RECORDS FOR THIS EXERCISE:
= = = = =
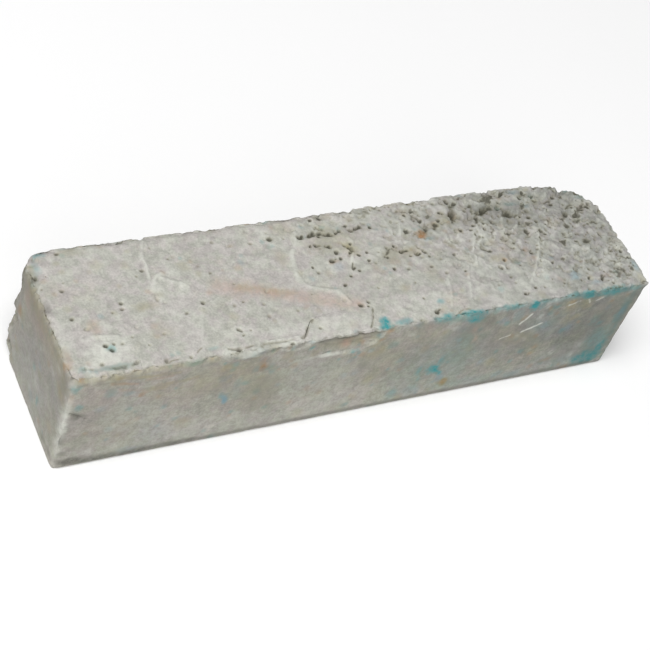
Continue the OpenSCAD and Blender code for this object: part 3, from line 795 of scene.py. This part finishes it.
= = = = =
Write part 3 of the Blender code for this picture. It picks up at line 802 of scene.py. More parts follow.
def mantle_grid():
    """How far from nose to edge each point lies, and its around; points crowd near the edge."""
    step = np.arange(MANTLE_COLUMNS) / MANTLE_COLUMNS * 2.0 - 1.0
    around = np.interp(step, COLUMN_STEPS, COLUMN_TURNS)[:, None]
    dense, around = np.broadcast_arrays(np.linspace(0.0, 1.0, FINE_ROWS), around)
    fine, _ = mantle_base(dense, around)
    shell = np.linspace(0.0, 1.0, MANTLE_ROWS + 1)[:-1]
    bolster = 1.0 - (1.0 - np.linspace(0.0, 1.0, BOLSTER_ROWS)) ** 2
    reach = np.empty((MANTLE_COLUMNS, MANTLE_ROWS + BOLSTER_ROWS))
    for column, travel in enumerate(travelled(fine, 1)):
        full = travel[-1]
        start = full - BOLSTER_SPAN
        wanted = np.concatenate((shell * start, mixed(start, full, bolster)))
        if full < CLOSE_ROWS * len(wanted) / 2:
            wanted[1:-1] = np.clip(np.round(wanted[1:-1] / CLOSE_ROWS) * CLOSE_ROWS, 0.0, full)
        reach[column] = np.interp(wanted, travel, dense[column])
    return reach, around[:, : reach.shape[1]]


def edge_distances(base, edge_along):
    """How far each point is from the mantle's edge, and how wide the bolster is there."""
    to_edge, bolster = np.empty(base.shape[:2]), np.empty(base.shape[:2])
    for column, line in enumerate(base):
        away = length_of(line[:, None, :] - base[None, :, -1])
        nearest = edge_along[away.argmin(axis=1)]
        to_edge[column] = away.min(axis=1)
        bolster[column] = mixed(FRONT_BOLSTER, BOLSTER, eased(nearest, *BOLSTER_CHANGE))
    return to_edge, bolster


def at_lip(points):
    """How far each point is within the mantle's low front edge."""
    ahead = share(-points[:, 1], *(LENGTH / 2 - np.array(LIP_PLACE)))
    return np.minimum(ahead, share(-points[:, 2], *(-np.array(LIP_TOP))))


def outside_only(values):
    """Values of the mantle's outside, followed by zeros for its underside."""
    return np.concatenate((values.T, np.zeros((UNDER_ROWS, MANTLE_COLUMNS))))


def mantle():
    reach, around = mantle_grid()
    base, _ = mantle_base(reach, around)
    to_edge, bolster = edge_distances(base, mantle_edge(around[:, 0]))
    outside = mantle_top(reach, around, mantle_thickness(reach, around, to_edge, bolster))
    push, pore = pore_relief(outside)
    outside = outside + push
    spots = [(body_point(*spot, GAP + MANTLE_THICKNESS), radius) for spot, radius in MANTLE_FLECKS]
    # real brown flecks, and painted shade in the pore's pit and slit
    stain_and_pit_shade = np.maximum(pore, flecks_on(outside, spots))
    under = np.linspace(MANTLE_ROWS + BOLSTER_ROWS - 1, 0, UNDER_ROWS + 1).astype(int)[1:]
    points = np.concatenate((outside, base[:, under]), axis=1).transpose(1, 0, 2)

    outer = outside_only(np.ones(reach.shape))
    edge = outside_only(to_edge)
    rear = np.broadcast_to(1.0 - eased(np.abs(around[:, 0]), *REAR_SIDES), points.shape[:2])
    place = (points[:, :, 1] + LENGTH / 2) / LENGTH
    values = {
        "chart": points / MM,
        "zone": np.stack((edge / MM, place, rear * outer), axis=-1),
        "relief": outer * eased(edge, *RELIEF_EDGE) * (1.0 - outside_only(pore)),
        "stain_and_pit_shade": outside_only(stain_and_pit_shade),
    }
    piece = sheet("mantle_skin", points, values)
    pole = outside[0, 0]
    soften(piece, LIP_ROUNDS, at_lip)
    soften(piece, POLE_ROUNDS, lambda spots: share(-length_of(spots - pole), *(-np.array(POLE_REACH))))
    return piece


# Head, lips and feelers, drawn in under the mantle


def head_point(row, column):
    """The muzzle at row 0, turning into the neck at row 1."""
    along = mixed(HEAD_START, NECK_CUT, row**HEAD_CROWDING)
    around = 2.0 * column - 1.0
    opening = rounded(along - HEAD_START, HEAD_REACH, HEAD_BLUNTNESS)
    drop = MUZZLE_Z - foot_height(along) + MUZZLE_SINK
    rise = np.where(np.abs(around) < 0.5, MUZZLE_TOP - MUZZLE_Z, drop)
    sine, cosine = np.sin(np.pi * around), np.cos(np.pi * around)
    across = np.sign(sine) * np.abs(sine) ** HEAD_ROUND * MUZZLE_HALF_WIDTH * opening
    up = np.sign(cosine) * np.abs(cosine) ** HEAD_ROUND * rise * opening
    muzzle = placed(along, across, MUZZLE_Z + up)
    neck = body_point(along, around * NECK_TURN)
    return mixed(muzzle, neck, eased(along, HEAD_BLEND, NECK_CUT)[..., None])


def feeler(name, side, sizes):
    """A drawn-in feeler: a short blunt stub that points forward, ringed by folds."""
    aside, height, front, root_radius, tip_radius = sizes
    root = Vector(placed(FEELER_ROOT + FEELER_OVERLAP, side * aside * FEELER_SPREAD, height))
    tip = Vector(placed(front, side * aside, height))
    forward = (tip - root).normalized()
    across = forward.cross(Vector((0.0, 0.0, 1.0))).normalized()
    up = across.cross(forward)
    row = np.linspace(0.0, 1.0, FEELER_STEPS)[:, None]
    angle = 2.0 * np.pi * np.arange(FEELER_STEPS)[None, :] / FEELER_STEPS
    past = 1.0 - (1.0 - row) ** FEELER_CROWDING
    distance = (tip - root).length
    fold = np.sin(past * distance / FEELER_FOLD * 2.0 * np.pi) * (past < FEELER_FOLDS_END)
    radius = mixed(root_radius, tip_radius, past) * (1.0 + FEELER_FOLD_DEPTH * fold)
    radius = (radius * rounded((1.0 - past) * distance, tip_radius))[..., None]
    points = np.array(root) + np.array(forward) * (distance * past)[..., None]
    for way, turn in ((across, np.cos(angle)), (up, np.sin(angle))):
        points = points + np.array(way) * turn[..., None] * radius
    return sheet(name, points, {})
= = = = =
EXERCISE DIRECTIONS:
Count every line in the data where the string "code" occurs. Give nothing except the number.

COMPLETED TASK:
2